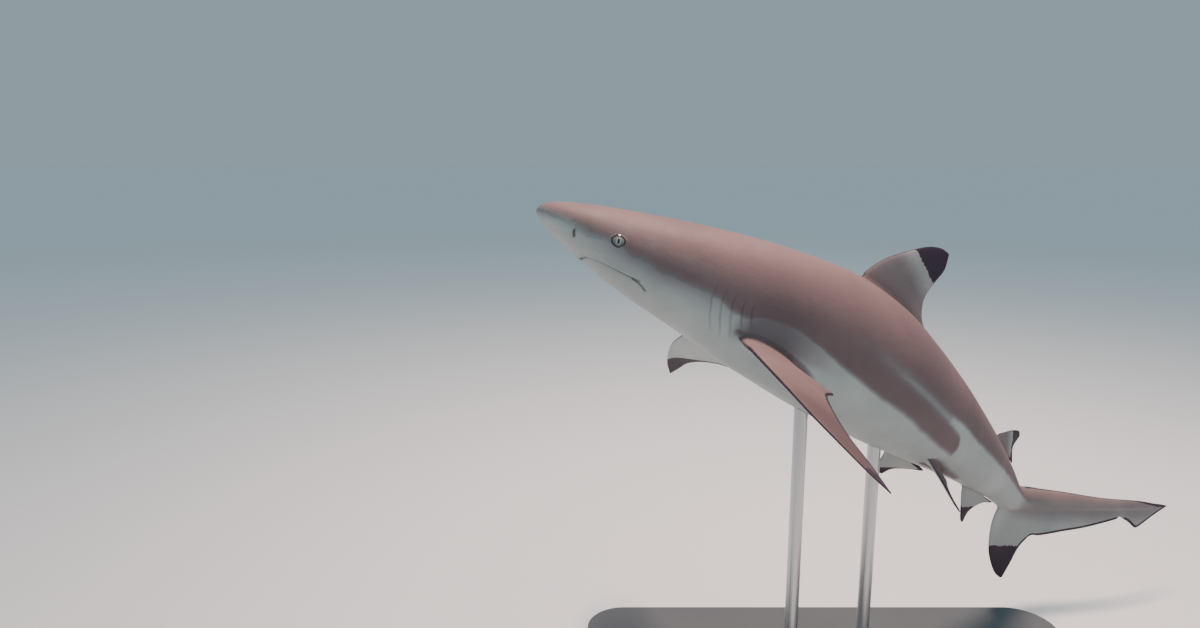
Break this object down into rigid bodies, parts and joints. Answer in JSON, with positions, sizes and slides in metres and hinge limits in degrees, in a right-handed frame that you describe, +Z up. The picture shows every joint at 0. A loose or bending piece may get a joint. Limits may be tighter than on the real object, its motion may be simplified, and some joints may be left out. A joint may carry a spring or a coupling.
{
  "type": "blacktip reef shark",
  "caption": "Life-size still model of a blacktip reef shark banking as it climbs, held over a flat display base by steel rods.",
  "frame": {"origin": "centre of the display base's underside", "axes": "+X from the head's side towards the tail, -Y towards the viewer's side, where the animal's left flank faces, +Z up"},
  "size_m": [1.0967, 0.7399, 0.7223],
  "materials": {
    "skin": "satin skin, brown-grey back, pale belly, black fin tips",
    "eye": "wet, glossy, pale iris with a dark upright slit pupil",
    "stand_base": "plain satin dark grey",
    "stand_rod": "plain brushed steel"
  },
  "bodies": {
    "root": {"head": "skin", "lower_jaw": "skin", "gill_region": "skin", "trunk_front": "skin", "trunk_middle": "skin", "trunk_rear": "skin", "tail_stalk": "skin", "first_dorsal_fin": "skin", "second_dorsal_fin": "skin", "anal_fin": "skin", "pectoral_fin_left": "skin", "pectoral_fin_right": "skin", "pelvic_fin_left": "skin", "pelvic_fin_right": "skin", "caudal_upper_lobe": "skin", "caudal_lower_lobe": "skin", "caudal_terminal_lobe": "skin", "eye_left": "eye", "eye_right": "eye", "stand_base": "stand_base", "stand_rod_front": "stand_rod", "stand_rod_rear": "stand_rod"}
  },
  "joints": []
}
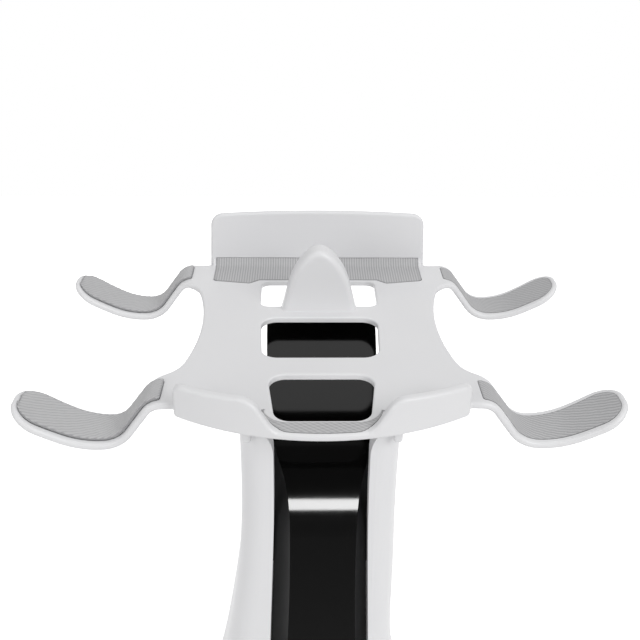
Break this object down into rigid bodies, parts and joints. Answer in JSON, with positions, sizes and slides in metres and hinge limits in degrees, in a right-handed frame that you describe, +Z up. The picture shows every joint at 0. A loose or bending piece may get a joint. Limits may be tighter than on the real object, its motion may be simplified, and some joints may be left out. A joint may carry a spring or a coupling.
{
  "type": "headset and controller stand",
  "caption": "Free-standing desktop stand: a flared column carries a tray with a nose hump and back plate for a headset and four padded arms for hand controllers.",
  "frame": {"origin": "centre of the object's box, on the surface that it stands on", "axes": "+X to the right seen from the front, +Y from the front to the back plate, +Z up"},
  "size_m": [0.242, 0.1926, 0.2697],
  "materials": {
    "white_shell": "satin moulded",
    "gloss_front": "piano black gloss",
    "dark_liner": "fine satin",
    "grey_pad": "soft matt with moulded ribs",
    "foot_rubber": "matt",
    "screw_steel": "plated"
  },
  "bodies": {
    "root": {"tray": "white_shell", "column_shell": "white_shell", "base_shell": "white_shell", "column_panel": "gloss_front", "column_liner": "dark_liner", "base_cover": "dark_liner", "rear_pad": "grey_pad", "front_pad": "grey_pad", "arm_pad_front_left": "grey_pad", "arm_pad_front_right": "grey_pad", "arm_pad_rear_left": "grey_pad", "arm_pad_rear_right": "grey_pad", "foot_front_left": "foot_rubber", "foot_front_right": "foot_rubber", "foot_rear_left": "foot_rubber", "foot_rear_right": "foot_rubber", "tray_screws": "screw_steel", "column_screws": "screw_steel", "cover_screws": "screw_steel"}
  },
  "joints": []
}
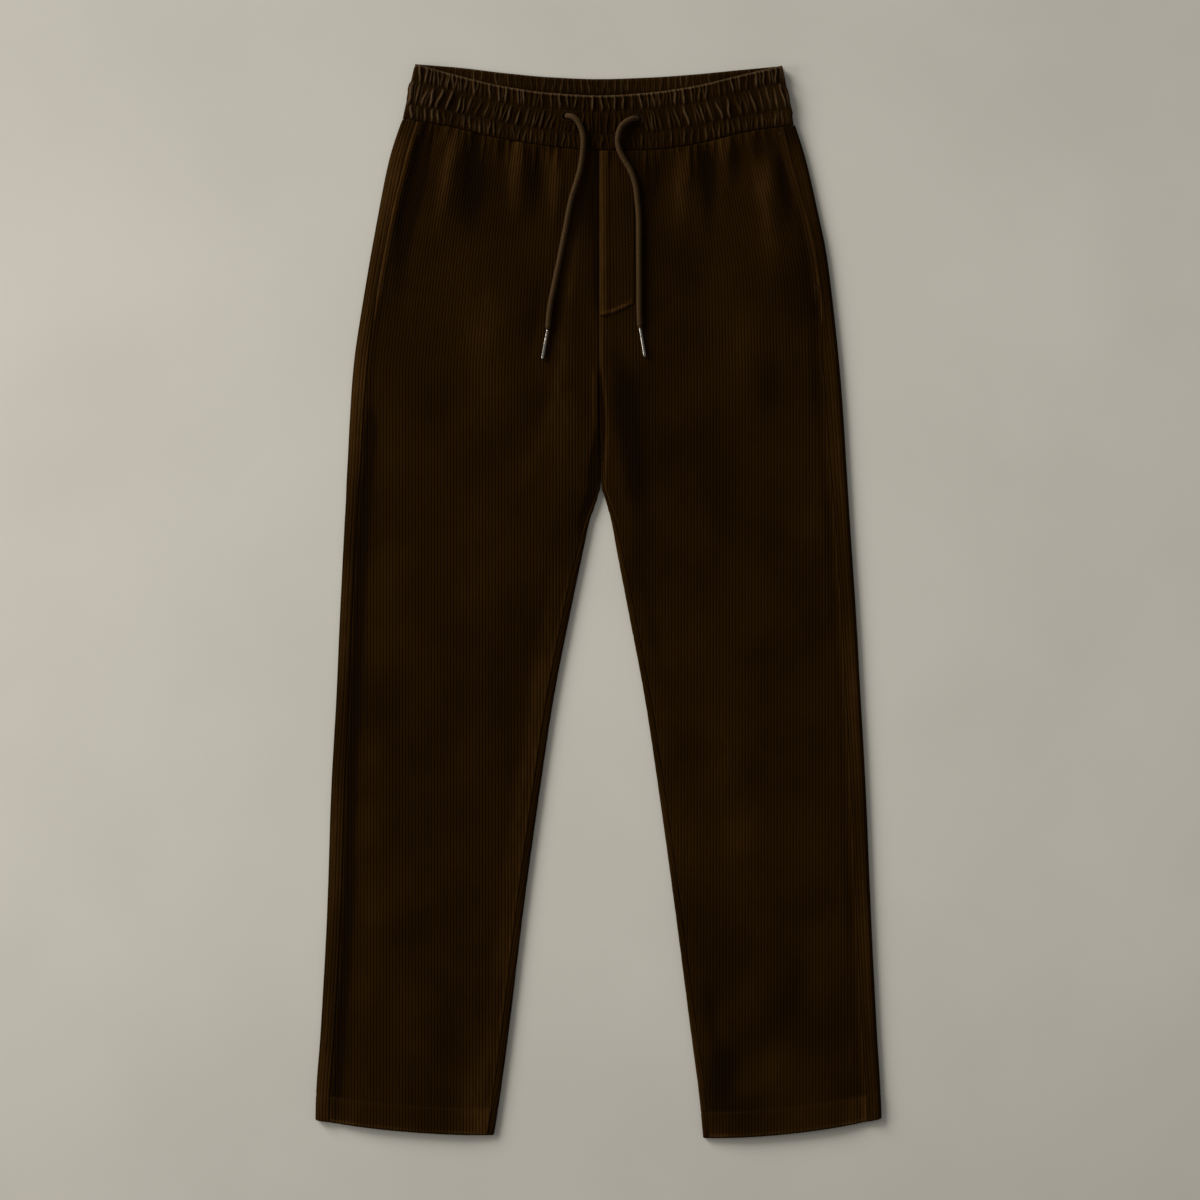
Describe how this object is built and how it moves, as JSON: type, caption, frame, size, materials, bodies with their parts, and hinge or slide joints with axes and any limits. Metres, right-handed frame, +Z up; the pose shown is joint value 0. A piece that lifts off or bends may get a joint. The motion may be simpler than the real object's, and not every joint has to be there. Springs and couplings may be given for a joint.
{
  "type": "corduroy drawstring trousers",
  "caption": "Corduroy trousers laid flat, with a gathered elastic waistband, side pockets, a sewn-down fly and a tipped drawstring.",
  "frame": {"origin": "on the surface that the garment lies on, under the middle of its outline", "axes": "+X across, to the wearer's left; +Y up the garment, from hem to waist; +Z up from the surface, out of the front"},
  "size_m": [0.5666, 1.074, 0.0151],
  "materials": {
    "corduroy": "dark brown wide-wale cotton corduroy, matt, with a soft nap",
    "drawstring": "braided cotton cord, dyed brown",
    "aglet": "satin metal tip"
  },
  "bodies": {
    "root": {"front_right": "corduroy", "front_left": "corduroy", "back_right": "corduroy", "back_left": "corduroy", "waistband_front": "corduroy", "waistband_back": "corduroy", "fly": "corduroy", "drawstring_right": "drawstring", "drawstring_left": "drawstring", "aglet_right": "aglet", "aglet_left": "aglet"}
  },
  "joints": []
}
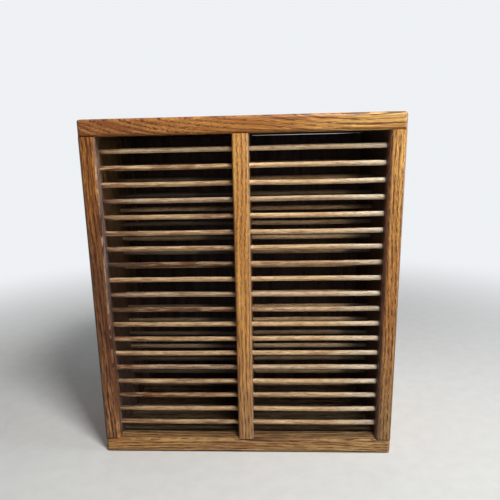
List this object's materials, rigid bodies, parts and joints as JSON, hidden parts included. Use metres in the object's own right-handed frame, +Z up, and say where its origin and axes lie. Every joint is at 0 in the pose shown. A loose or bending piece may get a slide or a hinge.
########
◆ **What the task asks**: Each line of the listing above should be output exactly.

◆ **Exercise response**:
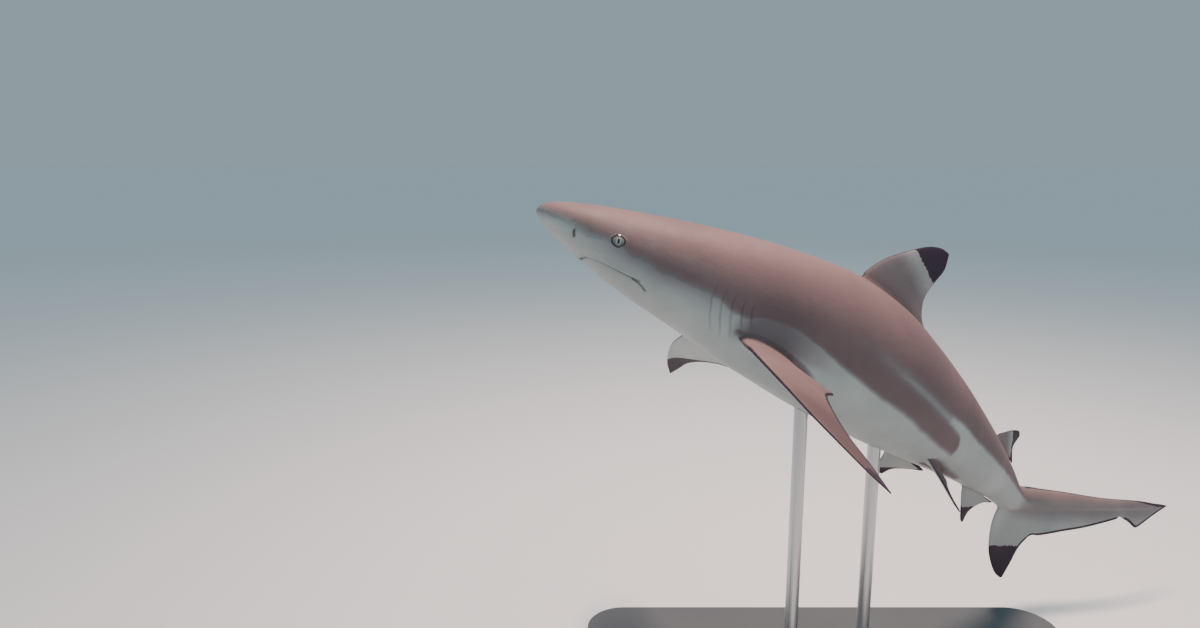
Break this object down into rigid bodies, parts and joints. Answer in JSON, with positions, sizes and slides in metres and hinge limits in degrees, in a right-handed frame that you describe, +Z up. The picture shows every joint at 0. A loose or bending piece may get a joint. Limits may be tighter than on the real object, its motion may be simplified, and some joints may be left out. A joint may carry a spring or a coupling.
{
  "type": "blacktip reef shark",
  "caption": "Life-size still model of a blacktip reef shark banking as it climbs, held over a flat display base by steel rods.",
  "frame": {"origin": "centre of the display base's underside", "axes": "+X from the head's side towards the tail, -Y towards the viewer's side, where the animal's left flank faces, +Z up"},
  "size_m": [1.0967, 0.7399, 0.7223],
  "materials": {
    "skin": "satin skin, brown-grey back, pale belly, black fin tips",
    "eye": "wet, glossy, pale iris with a dark upright slit pupil",
    "stand_base": "plain satin dark grey",
    "stand_rod": "plain brushed steel"
  },
  "bodies": {
    "root": {"head": "skin", "lower_jaw": "skin", "gill_region": "skin", "trunk_front": "skin", "trunk_middle": "skin", "trunk_rear": "skin", "tail_stalk": "skin", "first_dorsal_fin": "skin", "second_dorsal_fin": "skin", "anal_fin": "skin", "pectoral_fin_left": "skin", "pectoral_fin_right": "skin", "pelvic_fin_left": "skin", "pelvic_fin_right": "skin", "caudal_upper_lobe": "skin", "caudal_lower_lobe": "skin", "caudal_terminal_lobe": "skin", "eye_left": "eye", "eye_right": "eye", "stand_base": "stand_base", "stand_rod_front": "stand_rod", "stand_rod_rear": "stand_rod"}
  },
  "joints": []
}
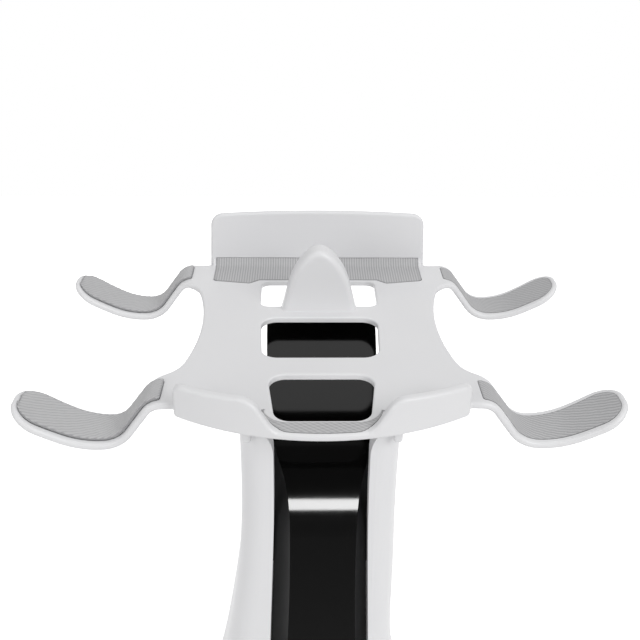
Break this object down into rigid bodies, parts and joints. Answer in JSON, with positions, sizes and slides in metres and hinge limits in degrees, in a right-handed frame that you describe, +Z up. The picture shows every joint at 0. A loose or bending piece may get a joint. Limits may be tighter than on the real object, its motion may be simplified, and some joints may be left out. A joint may carry a spring or a coupling.
{
  "type": "headset and controller stand",
  "caption": "Free-standing desktop stand: a flared column carries a tray with a nose hump and back plate for a headset and four padded arms for hand controllers.",
  "frame": {"origin": "centre of the object's box, on the surface that it stands on", "axes": "+X to the right seen from the front, +Y from the front to the back plate, +Z up"},
  "size_m": [0.242, 0.1926, 0.2697],
  "materials": {
    "white_shell": "satin moulded",
    "gloss_front": "piano black gloss",
    "dark_liner": "fine satin",
    "grey_pad": "soft matt with moulded ribs",
    "foot_rubber": "matt",
    "screw_steel": "plated"
  },
  "bodies": {
    "root": {"tray": "white_shell", "column_shell": "white_shell", "base_shell": "white_shell", "column_panel": "gloss_front", "column_liner": "dark_liner", "base_cover": "dark_liner", "rear_pad": "grey_pad", "front_pad": "grey_pad", "arm_pad_front_left": "grey_pad", "arm_pad_front_right": "grey_pad", "arm_pad_rear_left": "grey_pad", "arm_pad_rear_right": "grey_pad", "foot_front_left": "foot_rubber", "foot_front_right": "foot_rubber", "foot_rear_left": "foot_rubber", "foot_rear_right": "foot_rubber", "tray_screws": "screw_steel", "column_screws": "screw_steel", "cover_screws": "screw_steel"}
  },
  "joints": []
}
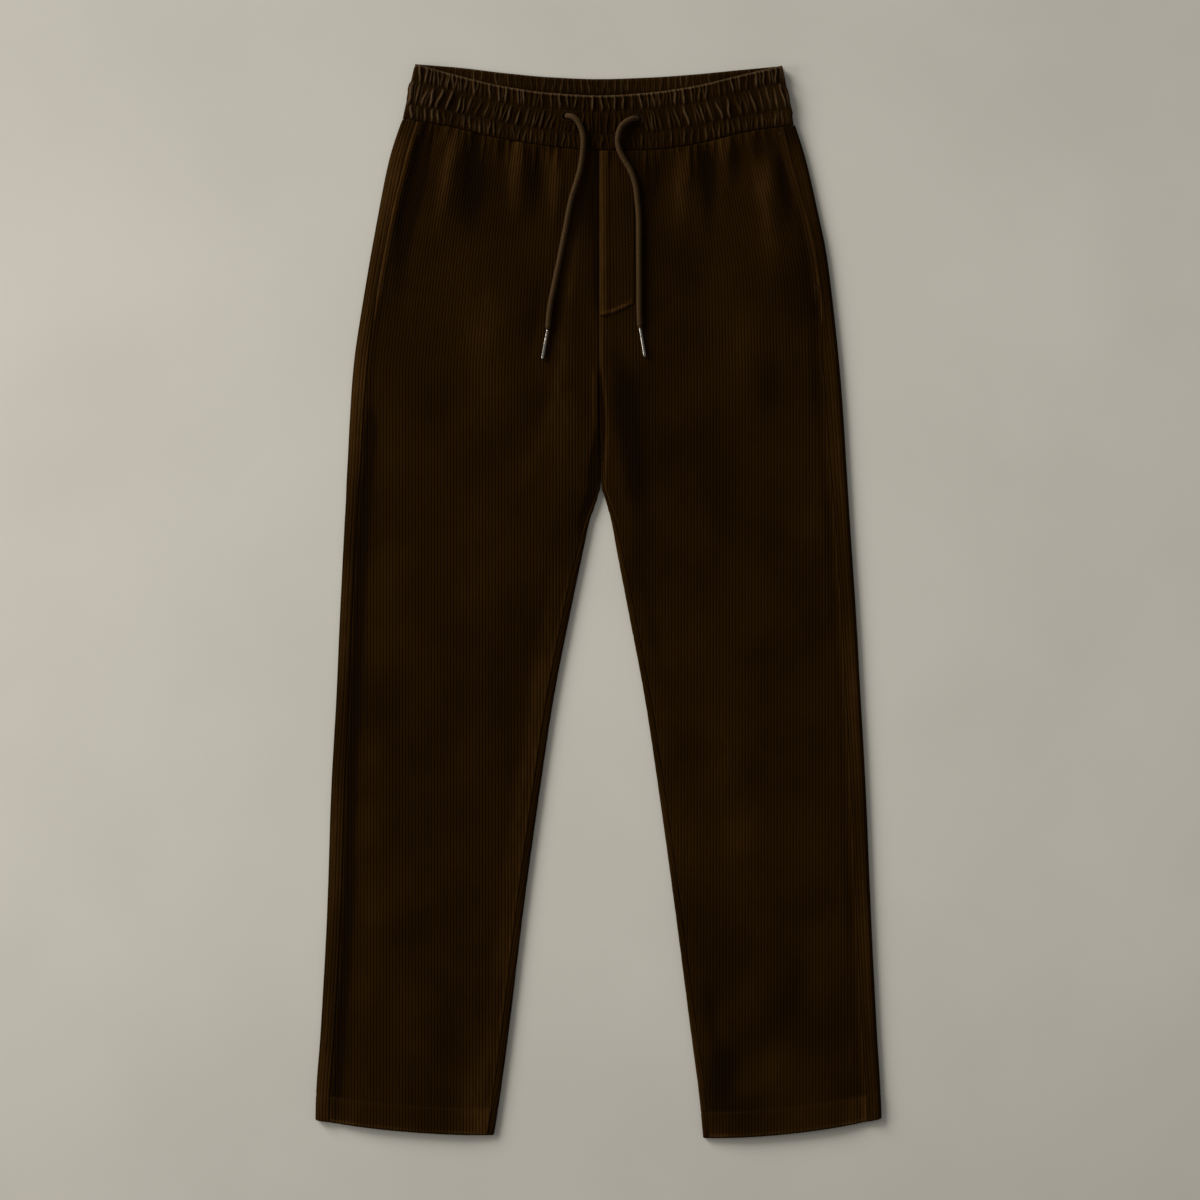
Describe how this object is built and how it moves, as JSON: type, caption, frame, size, materials, bodies with their parts, and hinge or slide joints with axes and any limits. Metres, right-handed frame, +Z up; the pose shown is joint value 0. A piece that lifts off or bends may get a joint. The motion may be simpler than the real object's, and not every joint has to be there. Springs and couplings may be given for a joint.
{
  "type": "corduroy drawstring trousers",
  "caption": "Corduroy trousers laid flat, with a gathered elastic waistband, side pockets, a sewn-down fly and a tipped drawstring.",
  "frame": {"origin": "on the surface that the garment lies on, under the middle of its outline", "axes": "+X across, to the wearer's left; +Y up the garment, from hem to waist; +Z up from the surface, out of the front"},
  "size_m": [0.5666, 1.074, 0.0151],
  "materials": {
    "corduroy": "dark brown wide-wale cotton corduroy, matt, with a soft nap",
    "drawstring": "braided cotton cord, dyed brown",
    "aglet": "satin metal tip"
  },
  "bodies": {
    "root": {"front_right": "corduroy", "front_left": "corduroy", "back_right": "corduroy", "back_left": "corduroy", "waistband_front": "corduroy", "waistband_back": "corduroy", "fly": "corduroy", "drawstring_right": "drawstring", "drawstring_left": "drawstring", "aglet_right": "aglet", "aglet_left": "aglet"}
  },
  "joints": []
}
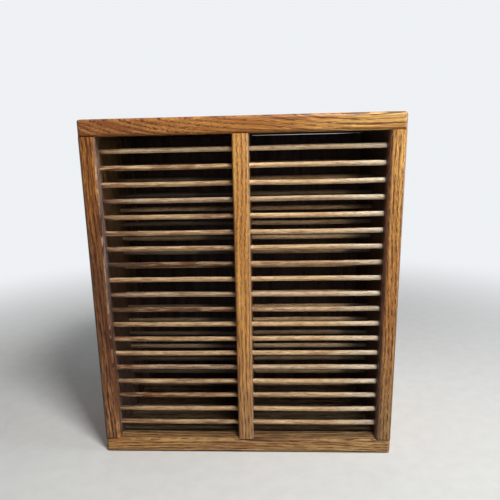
List this object's materials, rigid bodies, parts and joints as JSON, hidden parts included. Use metres in the object's own right-handed frame, +Z up, and say where its origin and axes lie. Every joint is at 0 in the pose shown. A loose or bending piece may get a slide or a hinge.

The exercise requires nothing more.